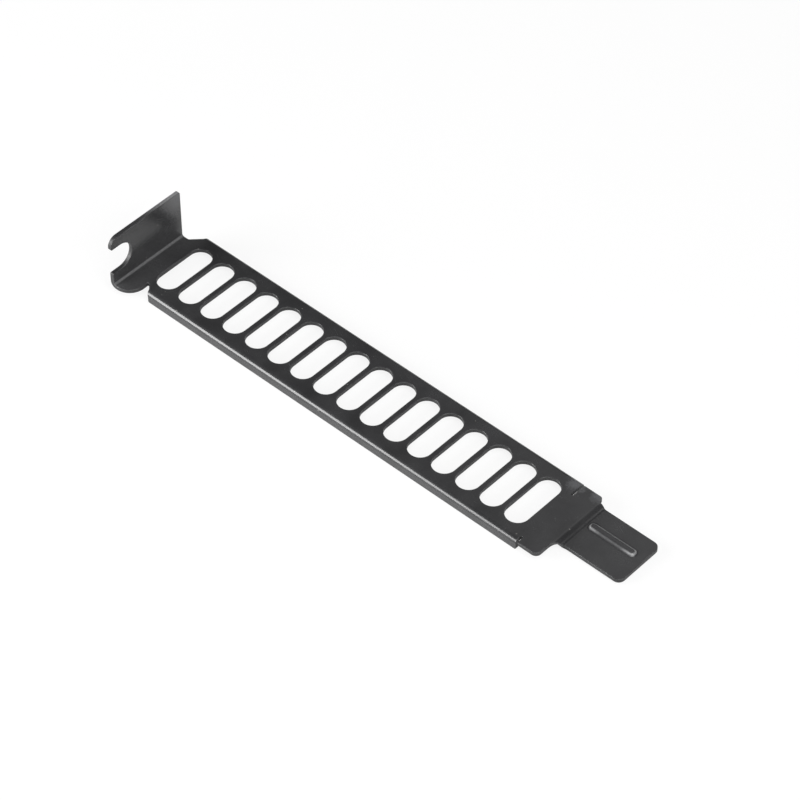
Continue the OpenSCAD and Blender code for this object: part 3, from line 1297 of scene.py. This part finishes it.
@dataclass(frozen=True)
class SatinBlackCoat(SheetCoat):
    """The satin black coat on the sheet's faces and bends."""

    name: str = "satin_black_coat"
    deep: Colour = (0.023, 0.023, 0.024, 1.0)
    pale: Colour = (0.035, 0.035, 0.0365, 1.0)
    # Paler tone of edge rub marks, scratches and patches, and of the painted reflection at the tab's corner.
    rubbed_and_highlight: Colour = (0.085, 0.086, 0.09, 1.0)
    # Pale tone of the painted highlights round the rib's crest and along the tab's bend.
    painted_light: Colour = (0.27, 0.27, 0.275, 1.0)
    dust: Colour = (0.22, 0.215, 0.2, 1.0)
    roughness: float = 0.25
    drift: float = 0.1
    ior: float = 1.58
    relief: float = 0.22
    relief_depth: float = 0.02 * MM
    rub_reach: float = 0.3
    rub_amount: float = 0.5
    rub_dulling: float = 0.12
    scratch_amount: float = 0.35
    scratch_depth: float = 0.5
    speck_density: float = 0.8
    speck_amount: float = 0.5
    # Breaks in the painted highlights.
    highlight_breaks: Mottle = Mottle(Noise(2.4, 3.0, 0.6), (0.3, 0.6), (0.6, 1.0))

    def wear_and_painted_light(
        self, bench: NodeBench, place: NodeSocket, skin: dict[str, NodeSocket]
    ) -> tuple[NodeSocket, NodeSocket, NodeSocket]:
        """Rubs the edges and corners, pales patches by the shoulder, paints a reflection at the tab's corner
        and highlights round the rib's crest and along the tab's bend, with faint painted light beside the
        bend, and adds dust.

        Args:
            bench: The material's bench.
            place: Each point's place in the blank.
            skin: The fresh coat.

        Returns:
            The finished coat's colour, roughness and height.
        """
        effects, gap = self.effects, bench.mark(Mark.EDGE_GAP, "Fac")
        rub = effects.rub.mask(bench, Place=place, Edge_Gap=gap, Reach=self.rub_reach, Amount=self.rub_amount)
        scratch = effects.scratches.mask(bench, Place=place, Amount=self.scratch_amount)
        speck = effects.specks.mask(bench, Place=place, Density=self.speck_density, Amount=self.speck_amount)
        # Edge rub, scratches, paler patches, and the painted reflection at the tab's corner.
        dulled_and_highlight = bench.most(rub, *self.pale_patch_masks(bench, place), scratch)
        # Painted highlights round the rib's crest and along the tab's bend, broken up.
        painted_light = bench.math("MULTIPLY", bench.mark(Mark.PAINTED_LIGHT, "Fac"), bench.mottle(place, self.highlight_breaks))
        colour = bench.blend(painted_light, bench.blend(dulled_and_highlight, skin["Color"], self.rubbed_and_highlight), self.painted_light)
        rougher = bench.math("MULTIPLY", dulled_and_highlight, self.rub_dulling)
        return (
            bench.blend(speck, colour, self.dust),
            bench.math("ADD", skin["Roughness"], rougher, clamp=True),
            bench.math("SUBTRACT", skin["Height"], bench.math("MULTIPLY", scratch, self.scratch_depth)),
        )


@dataclass(frozen=True)
class CutEdgeCoat(SheetCoat):
    """The thinner, rougher coat on the punched walls of the sheet."""

    name: str = "cut_edge_coat"
    deep: Colour = (0.013, 0.013, 0.0135, 1.0)
    pale: Colour = (0.028, 0.028, 0.029, 1.0)
    # Pale tone of the painted highlight along the tab's top rim.
    rubbed_and_highlight: Colour = (0.2, 0.2, 0.204, 1.0)
    torn: Colour = (0.05, 0.05, 0.052, 1.0)
    roughness: float = 0.5
    drift: float = 0.2
    ior: float = 1.5
    relief: float = 0.45
    relief_depth: float = 0.03 * MM
    torn_amount: float = 0.5

    def wear_and_painted_light(
        self, bench: NodeBench, place: NodeSocket, skin: dict[str, NodeSocket]
    ) -> tuple[NodeSocket, NodeSocket, NodeSocket]:
        """Marks the wall where the punch tore it, and paints a highlight along the tab's top rim.

        Args:
            bench: The material's bench.
            place: Each point's place in the blank.
            skin: The fresh coat.

        Returns:
            The finished coat's colour, roughness and height.
        """
        marks = self.effects.shear.place(bench, Place=place)
        torn = bench.math("MULTIPLY", marks["Mask"], self.torn_amount, clamp=True)
        colour = bench.blend(torn, skin["Color"], self.torn)
        # Painted highlight along the tab's top rim.
        colour = bench.blend(bench.most(*self.pale_patch_masks(bench, place)), colour, self.rubbed_and_highlight)
        return colour, skin["Roughness"], marks["Height"]


@dataclass(frozen=True)
class PaleFloor:
    """A white floor that shows plain white, and still takes the cover's shadow.

    The coat mirrors it with more of its shadow than is seen directly, so that the floor
    close under the sheet is mirrored darker than the open floor.
    """

    name: str = "pale_floor"
    colour: Colour = (0.9, 0.9, 0.9, 1.0)
    own_light: float = 0.85
    own_light_mirrored: float = 0.4
    cloud: Mottle = Mottle(Noise(40.0, 3.0), (0.3, 0.7))
    cloud_tone: float = 0.985

    def make(self) -> Material:
        """Makes the material.

        Returns:
            The new material.
        """
        material = bpy.data.materials.new(self.name)
        material.use_nodes = True
        material.node_tree.nodes.clear()
        bench = NodeBench(material.node_tree)
        path = bench.add("LightPath").outputs
        seen = bench.math("MULTIPLY", path["Is Camera Ray"], self.own_light)
        bent = bench.math("ADD", path["Is Glossy Ray"], path["Is Transmission Ray"], clamp=True)
        mirrored = bench.math("MULTIPLY", bent, self.own_light_mirrored)
        cloud = bench.mottle(bench.add("TexCoord").outputs["Object"], self.cloud)
        darker = tuple(part * self.cloud_tone for part in self.colour[:3]) + (1.0,)
        tone = bench.blend(cloud, darker, self.colour)
        plain = bench.feed(bench.add("BsdfDiffuse"), Color=tone)
        bench.end_with("OutputMaterial", bench.most(seen, mirrored), plain, bench.add("Emission"))
        return material


# --- The cover and its studio ---


@dataclass(frozen=True)
class SlotCover:
    """The whole cover: tab, vented face with flanges, shoulder and tongue, in one sheet."""

    sheet: SteelSheet
    tab: ScrewTab
    face: VentedFace
    tongue: Tongue
    face_z: float
    name: str = "folded_cover"
    # Paler, duller patches by the far relief cut and at the shoulder's far corner.
    relief_pale_patch: PalePatch = PalePatch(-0.6, -0.9, 3.0, 1.35)
    shoulder_pale_patch: PalePatch = PalePatch(-0.8, -0.3, 2.2, 1.2)
    # A painted reflection on the tab's face by its top corner.
    tab_painted_reflection: PalePatch = PalePatch(0.0, 0.0, 6.2, 1.3)
    # A painted highlight along the tab's top rim.
    tab_rim_painted_highlight: PalePatch = PalePatch(0.0, 0.0, 12.0, 1.2)

    @classmethod
    def from_box(cls, low: Vector, high: Vector) -> "SlotCover":
        """Takes the cover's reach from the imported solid.

        Args:
            low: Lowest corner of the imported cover, in metres.
            high: Its highest corner.

        Returns:
            The cover, in millimetres.
        """
        low, high = low / MM, high / MM
        face = VentedFace(half_width=high.y)
        face_z = low.z + face.flange_h
        return cls(
            sheet=SteelSheet(thickness=-low.x),
            tab=ScrewTab(height=high.z - face_z, reach=-low.y),
            face=face,
            tongue=Tongue(end=high.x),
            face_z=face_z,
        )

    @property
    def fold(self) -> Fold:
        """Works out how this cover's blank is folded.

        Returns:
            The fold.
        """
        face = self.face
        shoulder_start = face.flange_end + face.relief_w
        return Fold(
            sheet=self.sheet,
            face_z=self.face_z,
            half_width=face.half_width,
            shoulder_end=shoulder_start + self.tongue.shoulder_l,
            set_back=self.tongue.set_back,
            near_zone=self.tab.ear_l + self.tab.ear_relief_w / 2,
            far_zone=face.slant_lead,
            zone_end=face.flange_end + face.relief_w / 2,
        )

    def _blank(self) -> list[Corner]:
        """Lays out the edge of the blank.

        Returns:
            Its corners, with the metal on the left.
        """
        fold, face, tab = self.fold, self.face, self.tab
        bend_v, leg_v = fold.flange_bend_v, fold.flange_leg_v
        rim_v = leg_v + face.flange_h - self.sheet.flange_bend_r - self.sheet.thickness
        slant_start = tab.ear_l + tab.ear_relief_w
        near_bend = slant_start + bend_v - tab.ear_relief_y
        far_bend = face.slant_lead + bend_v - tab.short_reach
        lean = fold.flange_middle_r
        r, rim_r = face.relief_r, face.flange_corner_r
        near_neck = face.half_width - face.near_relief_depth
        far_neck = face.half_width - face.far_relief_depth
        end, past_cut = face.flange_end, face.flange_end + face.relief_w
        return [
            *tab.corners(fold),
            Corner(slant_start, -tab.ear_relief_y, tab.ear_relief_r),
            Corner(near_bend, -bend_v, face.slant_r),
            Corner(near_bend + lean, -leg_v, rim_r),
            Corner(near_bend + lean, -rim_v, rim_r),
            Corner(end, -rim_v, rim_r),
            Corner(end, -near_neck, r),
            Corner(past_cut, -near_neck, r),
            *self.tongue.corners(face, fold),
            Corner(past_cut, far_neck, r),
            Corner(end, far_neck, r),
            Corner(end, rim_v, rim_r),
            Corner(far_bend + lean, rim_v, rim_r),
            Corner(far_bend + lean, leg_v, rim_r),
            Corner(far_bend, bend_v, face.slant_r),
            Corner(face.slant_lead, tab.short_reach, tab.neck_r),
            Corner(fold.tab_u(tab.height), tab.short_reach, tab.short_corner_r),
        ]

    def build(self) -> Object:
        """Builds the folded sheet as one piece.

        Returns:
            The new object.
        """
        fold = self.fold
        maker = OutlineMaker(fold_rows=fold.rows(), fold_columns=fold.columns())
        outlines = [maker.make(corners) for corners in (self._blank(), *self.face.slots())]
        return SheetMesh(outlines, EdgeProfile(self.sheet), fold, self.tongue).build(self.name)

    def dress(self, piece: Object, effects: SharedEffects) -> None:
        """Gives the piece its two coats, and puts it in the CAD solid's place.

        Args:
            piece: The folded sheet.
            effects: The effects that its coats are made of.
        """
        face, tongue = self.face, self.tongue
        tab_corner = (self.fold.tab_u(self.tab.height), self.tab.short_reach)
        pale_patches = (
            self.relief_pale_patch.beside(face.flange_end, face.half_width),
            self.shoulder_pale_patch.beside(self.fold.shoulder_end, tongue.shoulder_y + tongue.shoulder_w / 2),
            # The painted reflection at the tab's corner.
            self.tab_painted_reflection.beside(*tab_corner),
        )
        piece.data.materials.append(SatinBlackCoat(effects, pale_patches).make())
        # The cut walls get the painted highlight along the tab's top rim.
        piece.data.materials.append(CutEdgeCoat(effects, (self.tab_rim_painted_highlight.beside(*tab_corner),)).make())
        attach(piece, "root")
        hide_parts(CAD_NODE)


@dataclass(frozen=True)
class Softbox:
    """A square lamp that looks at the cover from one side."""

    name: str
    azimuth: float
    elevation: float
    distance: float
    size: float
    power: float

    def build(self, aim: Vector) -> Object:
        """Builds the lamp.

        Args:
            aim: The point that it lights, in metres.

        Returns:
            The new object.
        """
        lamp = bpy.data.lights.new(self.name, "AREA")
        lamp.shape = "SQUARE"
        lamp.size = self.size
        lamp.energy = self.power
        back = towards(self.azimuth, self.elevation)
        found = put_in_scene(self.name, lamp, aim + back * self.distance)
        found.rotation_mode = "QUATERNION"
        found.rotation_quaternion = (-back).to_track_quat("-Z", "Y")
        found.visible_camera = False
        return found


@dataclass(frozen=True)
class Studio:
    """A pale floor, a plain surround, four softboxes and the camera."""

    middle: Vector
    floor_z: float
    floor_half: float = 1.5
    ambient: float = 0.22
    overhead: float = 0.05
    horizon_band: tuple[float, float] = (0.04, 0.22)
    lens: float = 151.1
    sensor: float = 36.0
    azimuth: float = 42.81
    elevation: float = 46.34
    roll: float = -0.29
    distance: float = 622.5 * MM
    look_right: float = 0.2706
    look_up: float = 0.0208
    near_share: float = 0.01
    softboxes: tuple[Softbox, ...] = (
        Softbox("key_softbox", -40.0, 18.0, 0.66, 0.42, 6.2),
        Softbox("side_softbox", 84.0, 30.0, 0.6, 0.4, 1.4),
        Softbox("high_softbox", 60.0, 60.0, 0.6, 0.4, 1.9),
        Softbox("back_softbox", 196.0, 53.0, 0.66, 0.28, 0.16),
    )

    def floor(self) -> Object:
        """Builds the floor below the cover.

        Returns:
            The new object.
        """
        half = self.floor_half
        mesh = bpy.data.meshes.new("floor")
        corners = [(-half, -half, 0), (half, -half, 0), (half, half, 0), (-half, half, 0)]
        mesh.from_pydata(corners, [], [(0, 1, 2, 3)])
        mesh.materials.append(PaleFloor().make())
        found = put_in_scene("floor", mesh, Vector((self.middle.x, self.middle.y, self.floor_z)))
        return found

    def surround(self) -> None:
        """Makes the world: white where it is seen, and a plain soft light elsewhere."""
        world = bpy.data.worlds.new("surround")
        world.use_nodes = True
        bpy.context.scene.world = world
        world.node_tree.nodes.clear()
        bench = NodeBench(world.node_tree)
        path = bench.add("LightPath").outputs
        seen = bench.math("ADD", path["Is Camera Ray"], path["Is Glossy Ray"])
        seen = bench.math("ADD", seen, path["Is Transmission Ray"], clamp=True)
        direction = bench.feed(bench.add("SeparateXYZ"), bench.add("TexCoord").outputs["Generated"])
        dim = bench.span(direction.outputs["Z"], self.horizon_band, (1.0, self.overhead))
        strength = bench.most(path["Is Camera Ray"], dim)
        light = bench.feed(bench.add("Background"), Color=WHITE, Strength=self.ambient)
        shown = bench.feed(bench.add("Background"), Color=WHITE, Strength=strength)
        bench.end_with("OutputWorld", seen, light, shown)

    def camera(self) -> Object:
        """Sets the camera up above the tongue's end of the cover, on the notch's side.

        Returns:
            The new object.
        """
        data = bpy.data.cameras.new("camera")
        data.lens = self.lens
        data.sensor_width = self.sensor
        data.clip_start = self.distance * self.near_share
        back = towards(self.azimuth, self.elevation)
        rotation = (-back).to_track_quat("-Z", "Y")
        turns = {"Z": self.roll, "Y": -self.look_right, "X": self.look_up}
        for axis, angle in turns.items():
            rotation @= Quaternion(AXES[axis], math.radians(angle))
        found = put_in_scene("camera", data, self.middle + back * self.distance)
        found.rotation_mode = "QUATERNION"
        found.rotation_quaternion = rotation
        bpy.context.scene.camera = found
        return found

    def build(self) -> None:
        """Builds the floor, the surround, the lamps and the camera."""
        self.floor()
        self.surround()
        for softbox in self.softboxes:
            softbox.build(self.middle)
        self.camera()
        bpy.context.scene.view_settings.view_transform = "Standard"


def main() -> None:
    """Builds and dresses the cover, and sets up the studio around it."""
    logging.basicConfig(level=logging.INFO, format="%(name)s: %(message)s")
    cover = SlotCover.from_box(*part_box(CAD_NODE))
    piece = cover.build()
    cover.dress(piece, SharedEffects.built())
    LOG.info("%s: %d points, %d faces", piece.name, len(piece.data.vertices), len(piece.data.polygons))
    low, high = CAD_LOW, CAD_HIGH
    middle = Vector(((low.x + high.x) / 2, 0, cover.face_z * MM))
    Studio(middle=middle, floor_z=low.z).build()


if __name__ == "__main__":
    main()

Job: Return only the stretch of the material above from the line holding "hide_parts(CAD_NODE)" through the line holding "pale floor, a", copied exactly.

Solved problem:
        hide_parts(CAD_NODE)


@dataclass(frozen=True)
class Softbox:
    """A square lamp that looks at the cover from one side."""

    name: str
    azimuth: float
    elevation: float
    distance: float
    size: float
    power: float

    def build(self, aim: Vector) -> Object:
        """Builds the lamp.

        Args:
            aim: The point that it lights, in metres.

        Returns:
            The new object.
        """
        lamp = bpy.data.lights.new(self.name, "AREA")
        lamp.shape = "SQUARE"
        lamp.size = self.size
        lamp.energy = self.power
        back = towards(self.azimuth, self.elevation)
        found = put_in_scene(self.name, lamp, aim + back * self.distance)
        found.rotation_mode = "QUATERNION"
        found.rotation_quaternion = (-back).to_track_quat("-Z", "Y")
        found.visible_camera = False
        return found


@dataclass(frozen=True)
class Studio:
    """A pale floor, a plain surround, four softboxes and the camera."""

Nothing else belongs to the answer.